The Shanghai Chamber changed its name on October 19, 1922, to the “American Chamber of Commerce (Shanghai)” and established an umbrella organization based in Shanghai to coordinate the work of all China AmChams called the “Associated American Chambers of Commerce in China.”

===Pre-war period===

During the period between Japan's 1937 military actions in China and the U.S. declaration of war on Japan in December 1941, the Chamber continued to operate. One new advocacy issue for the Chamber was to counter trade restrictions imposed by Japan against American trade with China and “Japan’s continued aggression against American rights and interests in China.” As of 1940, the Chamber had a permanent staff of five and 18 special committees. It continued to publish a periodic newsletter called “The Fishbowl,” which reported on comings and goings within the business community. The Chamber offices in the American Club were seized by the Japanese army on December 10, 1941, and all Chamber activities came to a halt.

===Post-war chamber===

The first post-war gathering of the Chamber took place on September 10, 1945, at the Shanghai YMCA. The Chamber's constitution was reissued both in 1946 and 1948, in part to comply with registration requirements from the Nationalist government. The language of the mission statement was different from that used in 1915, but the overall objectives were the same: promote bilateral trade, support U.S. companies in China, collect and disseminate useful commercial information, and promote American interests in China. AmCham Shanghai temporarily ended its operations by the end of 1950, as the American business presence in Shanghai had ceased to exist.

===Revival===

The revival of the Chamber occurred at a time when China's central government was reassessing the role that Shanghai should play in supporting China's economic reform and growth. John McCoy and George Hsu were elected as the first two co-presidents and when Hsu left Shanghai in 1988, Givant was nominated into the role of co-president with John McCoy. The inaugural meeting of the revived organization took place at the Union Building on Yan’an Road in the fall of 1987. The Chamber held its first formal meeting in 1987 at the U.S. Consulate with 35 business community members in attendance.
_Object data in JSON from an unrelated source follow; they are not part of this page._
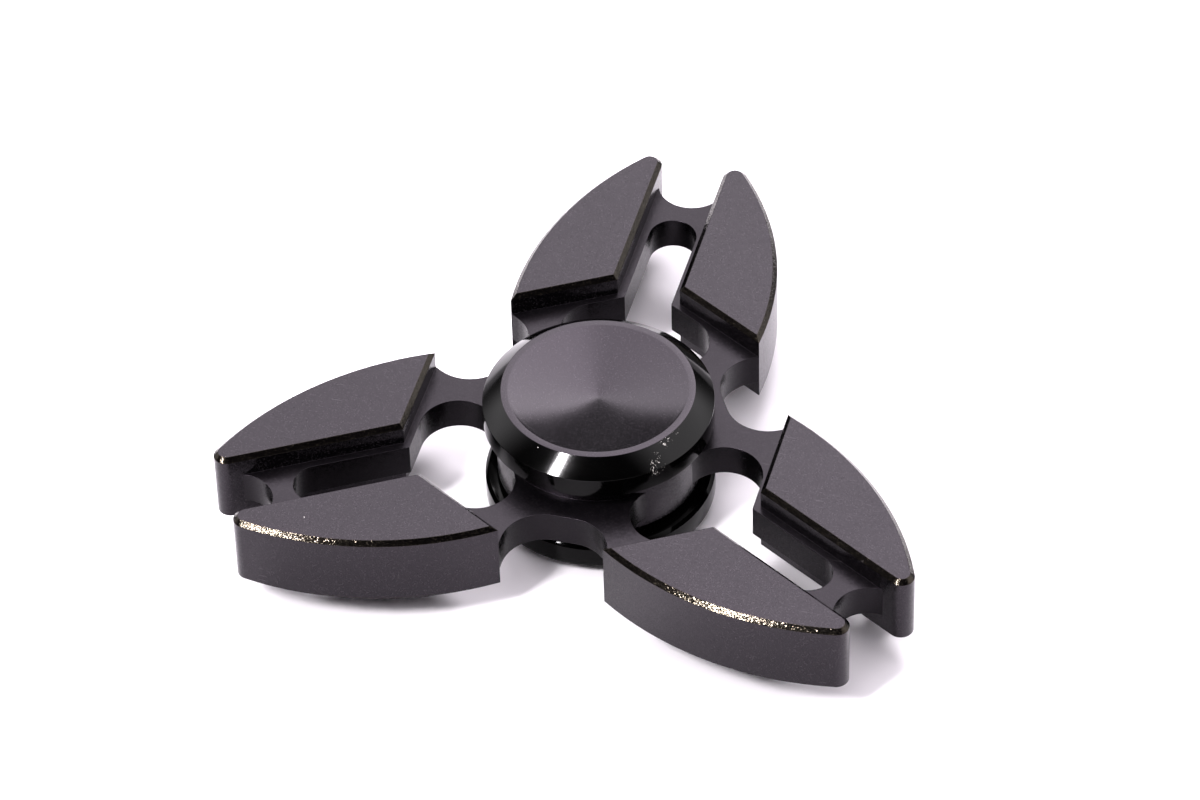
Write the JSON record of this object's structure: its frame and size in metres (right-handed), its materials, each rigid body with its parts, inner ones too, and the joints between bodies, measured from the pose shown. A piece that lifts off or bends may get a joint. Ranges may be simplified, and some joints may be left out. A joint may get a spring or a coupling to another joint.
{
  "type": "fidget spinner",
  "caption": "Milled aluminium fidget spinner with paired claw arms, turning on a shielded ball bearing between two dished finger caps.",
  "frame": {"origin": "centre of the bearing, on the spin axis, half-way between the two finger caps", "axes": "+Z along the spin axis, out of the top cap; +Y along the first arm"},
  "size_m": [0.0606, 0.0532, 0.0128],
  "materials": {
    "frame_anodised": "bead-blasted and black anodised, satin, with bright chamfers",
    "cap_anodised": "finely turned and black anodised, glossy bevel and satin dish",
    "bearing_steel": "ground bearing steel",
    "ball_steel": "polished bearing steel",
    "cage_steel": "pressed sheet, slightly dull",
    "shield_steel": "pressed sheet and spring wire"
  },
  "bodies": {
    "core": {"top_cap": "cap_anodised", "bottom_cap": "cap_anodised", "bearing_inner_ring": "bearing_steel"},
    "spinner": {"spinner_frame": "frame_anodised", "bearing_outer_ring": "bearing_steel", "top_shield": "shield_steel", "bottom_shield": "shield_steel", "top_shield_clip": "shield_steel", "bottom_shield_clip": "shield_steel"},
    "cage": {"cage_upper": "cage_steel", "cage_lower": "cage_steel"},
    "ball_1": {"ball_1": "ball_steel"},
    "ball_2": {"ball_2": "ball_steel"},
    "ball_3": {"ball_3": "ball_steel"},
    "ball_4": {"ball_4": "ball_steel"},
    "ball_5": {"ball_5": "ball_steel"},
    "ball_6": {"ball_6": "ball_steel"},
    "ball_7": {"ball_7": "ball_steel"},
    "ball_8": {"ball_8": "ball_steel"},
    "ball_9": {"ball_9": "ball_steel"},
    "ball_10": {"ball_10": "ball_steel"}
  },
  "joints": [
    {"name": "frame_spin", "type": "hinge", "parent": "core", "child": "spinner", "pos_m": [0, 0, 0], "axis": [0, 0, 1], "continuous": true},
    {"name": "cage_orbit", "type": "hinge", "parent": "core", "child": "cage", "pos_m": [0, 0, 0], "axis": [0, 0, 1], "continuous": true},
    {"name": "ball_1_roll", "type": "hinge", "parent": "cage", "child": "ball_1", "pos_m": [0, 0.00476, 0], "axis": [0, 0, 1], "continuous": true},
    {"name": "ball_2_roll", "type": "hinge", "parent": "cage", "child": "ball_2", "pos_m": [-0.0028, 0.00385, 0], "axis": [0, 0, 1], "continuous": true},
    {"name": "ball_3_roll", "type": "hinge", "parent": "cage", "child": "ball_3", "pos_m": [-0.00453, 0.00147, 0], "axis": [0, 0, 1], "continuous": true},
    {"name": "ball_4_roll", "type": "hinge", "parent": "cage", "child": "ball_4", "pos_m": [-0.00453, -0.00147, 0], "axis": [0, 0, 1], "continuous": true},
    {"name": "ball_5_roll", "type": "hinge", "parent": "cage", "child": "ball_5", "pos_m": [-0.0028, -0.00385, 0], "axis": [0, 0, 1], "continuous": true},
    {"name": "ball_6_roll", "type": "hinge", "parent": "cage", "child": "ball_6", "pos_m": [0, -0.00476, 0], "axis": [0, 0, 1], "continuous": true},
    {"name": "ball_7_roll", "type": "hinge", "parent": "cage", "child": "ball_7", "pos_m": [0.0028, -0.00385, 0], "axis": [0, 0, 1], "continuous": true},
    {"name": "ball_8_roll", "type": "hinge", "parent": "cage", "child": "ball_8", "pos_m": [0.00453, -0.00147, 0], "axis": [0, 0, 1], "continuous": true},
    {"name": "ball_9_roll", "type": "hinge", "parent": "cage", "child": "ball_9", "pos_m": [0.00453, 0.00147, 0], "axis": [0, 0, 1], "continuous": true},
    {"name": "ball_10_roll", "type": "hinge", "parent": "cage", "child": "ball_10", "pos_m": [0.0028, 0.00385, 0], "axis": [0, 0, 1], "continuous": true}
  ],
  "couplings": [
    {"joint": "cage_orbit", "follows": "frame_spin", "ratio": 0.58333},
    {"joint": "ball_1_roll", "follows": "frame_spin", "ratio": 2.9167},
    {"joint": "ball_2_roll", "follows": "frame_spin", "ratio": 2.9167},
    {"joint": "ball_3_roll", "follows": "frame_spin", "ratio": 2.9167},
    {"joint": "ball_4_roll", "follows": "frame_spin", "ratio": 2.9167},
    {"joint": "ball_5_roll", "follows": "frame_spin", "ratio": 2.9167},
    {"joint": "ball_6_roll", "follows": "frame_spin", "ratio": 2.9167},
    {"joint": "ball_7_roll", "follows": "frame_spin", "ratio": 2.9167},
    {"joint": "ball_8_roll", "follows": "frame_spin", "ratio": 2.9167},
    {"joint": "ball_9_roll", "follows": "frame_spin", "ratio": 2.9167},
    {"joint": "ball_10_roll", "follows": "frame_spin", "ratio": 2.9167}
  ]
}
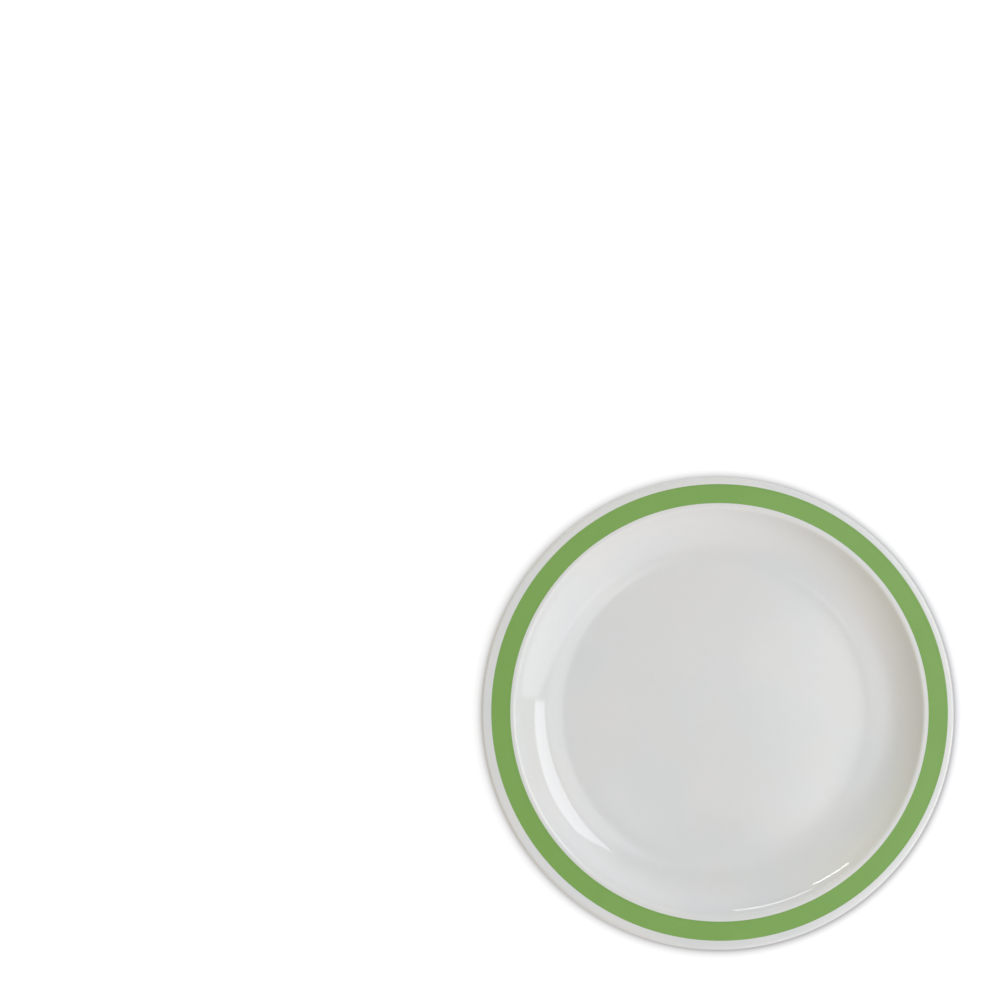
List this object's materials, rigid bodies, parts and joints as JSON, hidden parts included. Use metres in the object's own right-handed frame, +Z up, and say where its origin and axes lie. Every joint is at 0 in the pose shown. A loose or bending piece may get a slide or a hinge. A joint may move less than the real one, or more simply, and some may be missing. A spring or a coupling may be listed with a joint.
{
  "type": "dinner plate",
  "caption": "Round white glazed china dinner plate: a flat well, a curved wall and a narrow rim with an inlaid green band, standing on a bare foot ring.",
  "frame": {"origin": "centre of the foot ring's bottom plane, on the axis of revolution, so the plate stands on z = 0", "axes": "+Z up along the axis of revolution; +X to the right and +Y away from the viewer in the front view"},
  "size_m": [0.267, 0.267, 0.0233],
  "materials": {
    "china": "matte",
    "glaze": "gloss",
    "base_glaze": "gloss",
    "green_enamel": "gloss"
  },
  "bodies": {
    "root": {"china_body": "china", "outer_glaze": "glaze", "base_glaze": "base_glaze", "green_band": "green_enamel"}
  },
  "joints": []
}
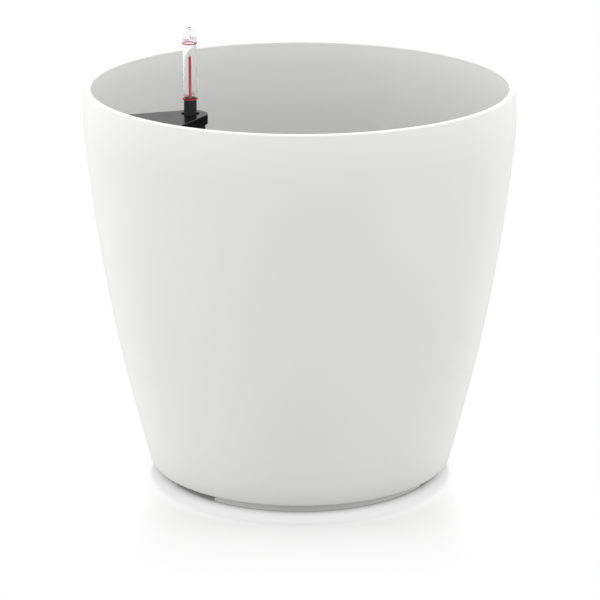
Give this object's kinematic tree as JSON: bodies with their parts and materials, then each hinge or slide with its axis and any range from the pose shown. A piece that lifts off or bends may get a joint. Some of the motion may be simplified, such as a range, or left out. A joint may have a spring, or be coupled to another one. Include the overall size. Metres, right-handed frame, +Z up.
{
  "type": "self-watering planter",
  "caption": "Round flared planter with a water reservoir under a perforated separator, a corner supply shaft with a cap, and a float gauge that shows the water level.",
  "frame": {"origin": "on the floor under the middle of the pot", "axes": "+Z up, -Y the front; the supply shaft stands front left, at 139.2 degrees clockwise from +X seen from above"},
  "size_m": [0.35, 0.35, 0.3854],
  "materials": {
    "planter_body": "high-gloss moulded polypropylene, white",
    "separator": "moulded polypropylene, anthracite",
    "shaft": "moulded polypropylene, black",
    "cap": "polished moulding, dark grey",
    "gauge_tube": "extruded tube, black",
    "bush": "turned acetal, black",
    "sight_tube": "clear moulded polystyrene",
    "marks": "printed red band",
    "float_cage": "moulded polypropylene, black",
    "float": "closed-cell foam, white",
    "clips": "spring steel push nuts",
    "rod": "extruded rod, white",
    "tip": "moulded rod, signal red",
    "plug": "moulded polypropylene, anthracite",
    "seal": "flat washer"
  },
  "bodies": {
    "planter": {"planter_shell": "planter_body"},
    "separator": {"separator_plate": "separator", "wick_leg_1": "separator", "wick_leg_2": "separator", "wick_leg_3": "separator", "wick_leg_4": "separator"},
    "shaft": {"supply_shaft": "shaft"},
    "cap": {"shaft_cap": "cap"},
    "gauge": {"gauge_tube": "gauge_tube", "rod_guide_bush": "bush", "sight_tube": "sight_tube", "low_mark_ring": "marks", "full_mark_ring": "marks", "float_cage": "float_cage", "cage_end_cap": "float_cage"},
    "float_and_rod": {"float": "float", "float_clip_lower": "clips", "float_clip_upper": "clips", "float_rod": "rod", "indicator_tip": "tip"},
    "plug_seal": {"drain_plug_seal": "seal"},
    "plug": {"drain_plug": "plug"}
  },
  "joints": [
    {"name": "separator_lift", "type": "slide", "parent": "planter", "child": "separator", "axis": [0, 0, 1], "range_m": [0, 0.315]},
    {"name": "shaft_lift", "type": "slide", "parent": "separator", "child": "shaft", "axis": [0, 0, 1], "range_m": [0, 0.27]},
    {"name": "cap_lift", "type": "slide", "parent": "shaft", "child": "cap", "axis": [0, 0, 1], "range_m": [0, 0.082]},
    {"name": "gauge_lift", "type": "slide", "parent": "shaft", "child": "gauge", "axis": [0, 0, 1], "range_m": [0, 0.31]},
    {"name": "float_travel", "type": "slide", "parent": "gauge", "child": "float_and_rod", "axis": [0, 0, 1], "range_m": [-0.0336, 0.0101]},
    {"name": "plug_travel", "type": "slide", "parent": "planter", "child": "plug_seal", "axis": [0, 0, -1], "range_m": [0, 0.0111]},
    {"name": "plug_turn", "type": "hinge", "parent": "plug_seal", "child": "plug", "pos_m": [0, 0, 0.004], "axis": [0, 0, -1], "range_deg": [0, 1320]}
  ],
  "couplings": [
    {"joint": "plug_travel", "follows": "plug_turn", "m_per_rad": 0.00047746}
  ]
}
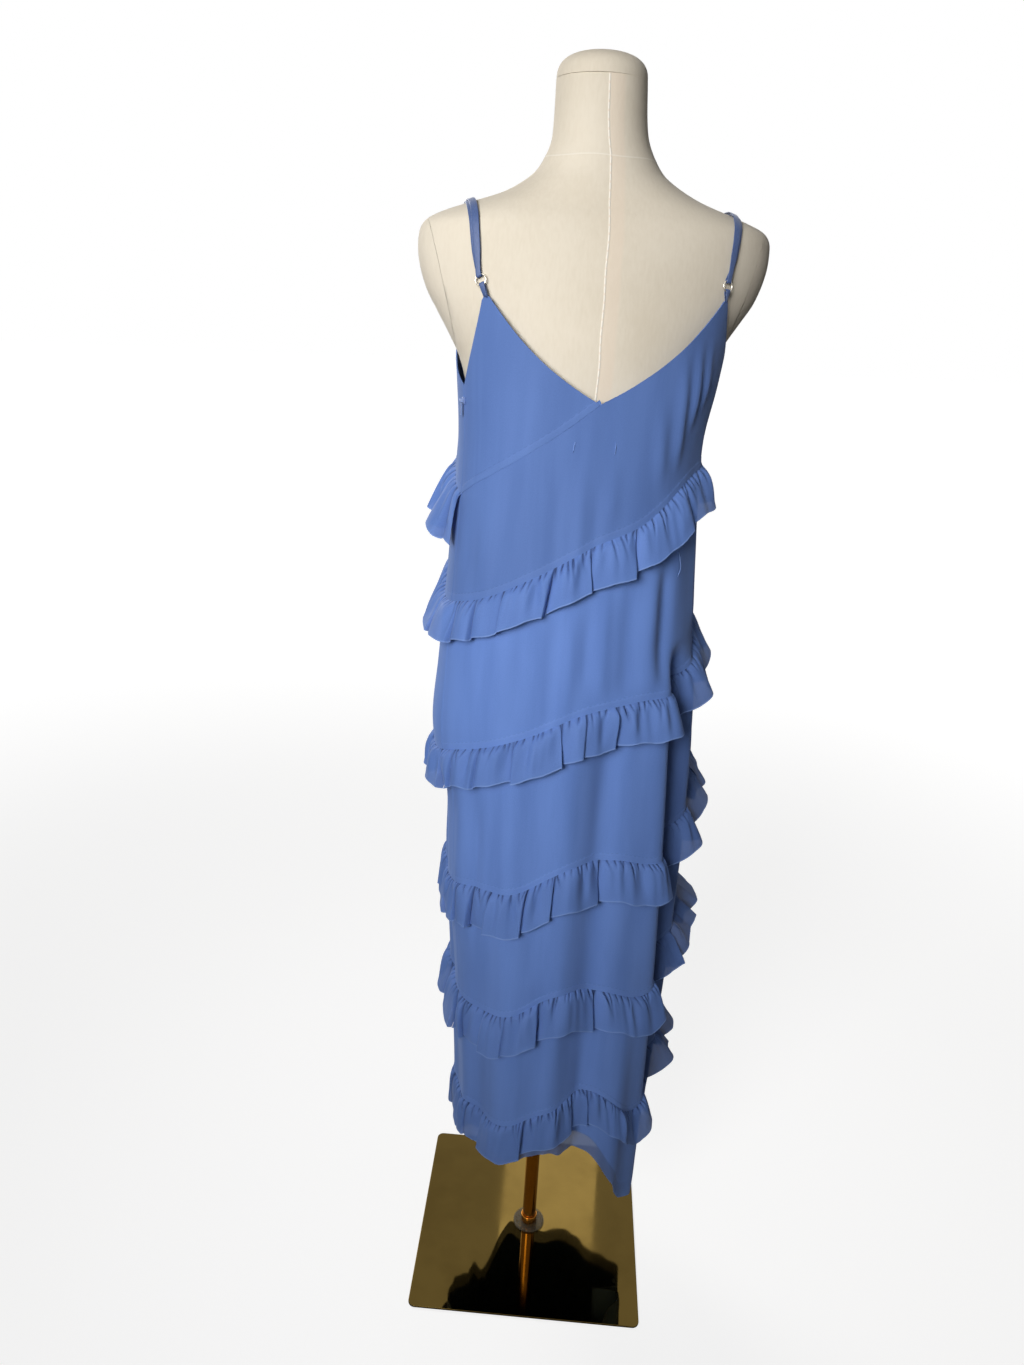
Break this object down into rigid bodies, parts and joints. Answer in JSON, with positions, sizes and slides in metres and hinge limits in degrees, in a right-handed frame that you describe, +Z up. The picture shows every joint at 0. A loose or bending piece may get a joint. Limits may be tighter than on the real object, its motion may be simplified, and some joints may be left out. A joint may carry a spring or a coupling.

By 1999, the Chamber had 1,820 members. By 2003, the Chamber had 2,010 members and established another record in 2006 with 3,100 members. Membership broke the 4,000 number during the 2010 Shanghai World Expo, but in recent years, membership size has stabilized in the range of 3,000 members from 1,500 companies. AmCham Shanghai is still one of the largest American chambers outside of the United States. In 2010, the organization took steps to normalize its legal status by creating a wholly foreign-owned enterprise (WFOE) that allows the Chamber to accept online and electronic payments.